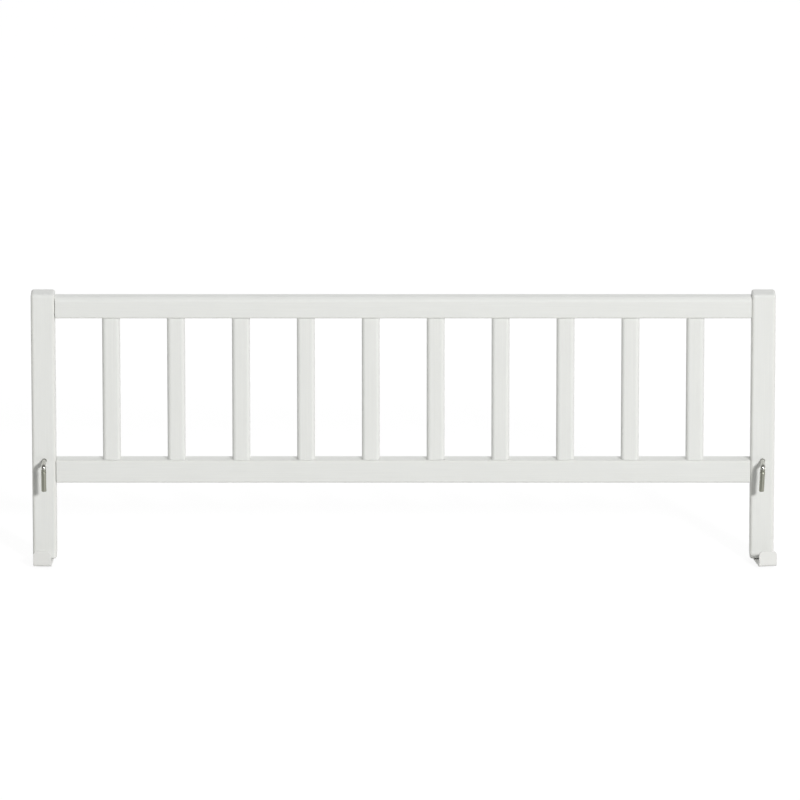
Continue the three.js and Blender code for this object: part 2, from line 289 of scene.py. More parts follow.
add(tree, "ShaderNodeOutputMaterial", {"Surface": whole.outputs[0]})
floor_mesh.materials.append(ground)
print("floor at", round(floor_level / MM, 1), "mm")

# %% [markdown]
# ## White lacquer on planed wood
#
# The panel is planed wood, sanded and sprayed with white satin lacquer in two coats. The lacquer
# has a tiny orange peel of about two millimetres. The grain still shows through as very shallow
# lines along the wood. The coat is thinner and a little warmer on the long edges, and the end
# grain drinks more of it and stays duller. One function makes the finish for upright and for
# level pieces.


# %% Satin lacquer
def satin_lacquer(name, along):
    """Lacquer whose grain lines run along axis 0, 1 or 2: noise drawn out 60 times that way."""
    finish, tree = bare_material(name)
    place = add(tree, "ShaderNodeTexCoord").outputs["Object"]
    scale = [1.0, 1.0, 1.0]
    scale[along] = 1 / 60
    pores = noise(tree, stretched(tree, place, scale), cell=1.3, detail=3.0, roughness=0.6)
    peel = noise(tree, place, cell=2.2, detail=2.0, roughness=0.5)
    cloud = noise(tree, place, cell=55, detail=2.0, roughness=0.5)
    end = add(tree, "ShaderNodeAttribute", attribute_name="end_grain").outputs["Fac"]
    edge = add(tree, "ShaderNodeAttribute", attribute_name="arris").outputs["Fac"]
    ridge = carried(tree, pores, 0.35, 0.65, -0.35, 0.35)
    thin = add(tree, "ShaderNodeMath", {0: cloud, 1: ridge}, use_clamp=True)
    coat = blend(tree, thin.outputs[0], paint("#E9EAE7"), paint("#E5E6E3"))
    worn = add(tree, "ShaderNodeMath", {0: edge, 1: 0.25}, operation="MULTIPLY")
    colour = blend(tree, worn.outputs[0], coat, paint("#E2E1DA"))
    dull = carried(tree, cloud, 0.3, 0.7, 0.46, 0.54)
    rough = add(tree, "ShaderNodeMath", {0: end, 1: 0.12, 2: dull}, operation="MULTIPLY_ADD")
    lines = add(tree, "ShaderNodeBump", {"Height": pores, "Strength": 0.7, "Distance": 0.07 * MM})
    ripple = add(tree, "ShaderNodeBump", {
        "Height": peel, "Normal": lines.outputs[0], "Strength": 0.35, "Distance": 0.06 * MM})
    surface(tree, {
        "Base Color": colour, "Roughness": rough.outputs[0], "Normal": ripple.outputs[0],
        "IOR": 1.48})
    return finish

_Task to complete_
Using the data above, return each line exactly as written.

_Reply_
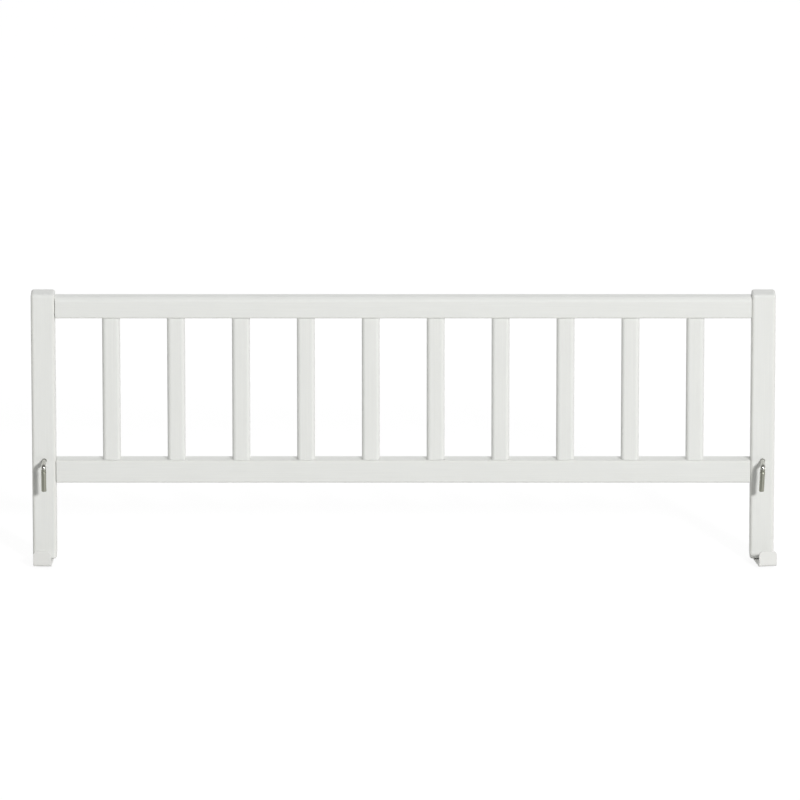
Continue the three.js and Blender code for this object: part 2, from line 289 of scene.py. More parts follow.
add(tree, "ShaderNodeOutputMaterial", {"Surface": whole.outputs[0]})
floor_mesh.materials.append(ground)
print("floor at", round(floor_level / MM, 1), "mm")

# %% [markdown]
# ## White lacquer on planed wood
#
# The panel is planed wood, sanded and sprayed with white satin lacquer in two coats. The lacquer
# has a tiny orange peel of about two millimetres. The grain still shows through as very shallow
# lines along the wood. The coat is thinner and a little warmer on the long edges, and the end
# grain drinks more of it and stays duller. One function makes the finish for upright and for
# level pieces.


# %% Satin lacquer
def satin_lacquer(name, along):
    """Lacquer whose grain lines run along axis 0, 1 or 2: noise drawn out 60 times that way."""
    finish, tree = bare_material(name)
    place = add(tree, "ShaderNodeTexCoord").outputs["Object"]
    scale = [1.0, 1.0, 1.0]
    scale[along] = 1 / 60
    pores = noise(tree, stretched(tree, place, scale), cell=1.3, detail=3.0, roughness=0.6)
    peel = noise(tree, place, cell=2.2, detail=2.0, roughness=0.5)
    cloud = noise(tree, place, cell=55, detail=2.0, roughness=0.5)
    end = add(tree, "ShaderNodeAttribute", attribute_name="end_grain").outputs["Fac"]
    edge = add(tree, "ShaderNodeAttribute", attribute_name="arris").outputs["Fac"]
    ridge = carried(tree, pores, 0.35, 0.65, -0.35, 0.35)
    thin = add(tree, "ShaderNodeMath", {0: cloud, 1: ridge}, use_clamp=True)
    coat = blend(tree, thin.outputs[0], paint("#E9EAE7"), paint("#E5E6E3"))
    worn = add(tree, "ShaderNodeMath", {0: edge, 1: 0.25}, operation="MULTIPLY")
    colour = blend(tree, worn.outputs[0], coat, paint("#E2E1DA"))
    dull = carried(tree, cloud, 0.3, 0.7, 0.46, 0.54)
    rough = add(tree, "ShaderNodeMath", {0: end, 1: 0.12, 2: dull}, operation="MULTIPLY_ADD")
    lines = add(tree, "ShaderNodeBump", {"Height": pores, "Strength": 0.7, "Distance": 0.07 * MM})
    ripple = add(tree, "ShaderNodeBump", {
        "Height": peel, "Normal": lines.outputs[0], "Strength": 0.35, "Distance": 0.06 * MM})
    surface(tree, {
        "Base Color": colour, "Roughness": rough.outputs[0], "Normal": ripple.outputs[0],
        "IOR": 1.48})
    return finish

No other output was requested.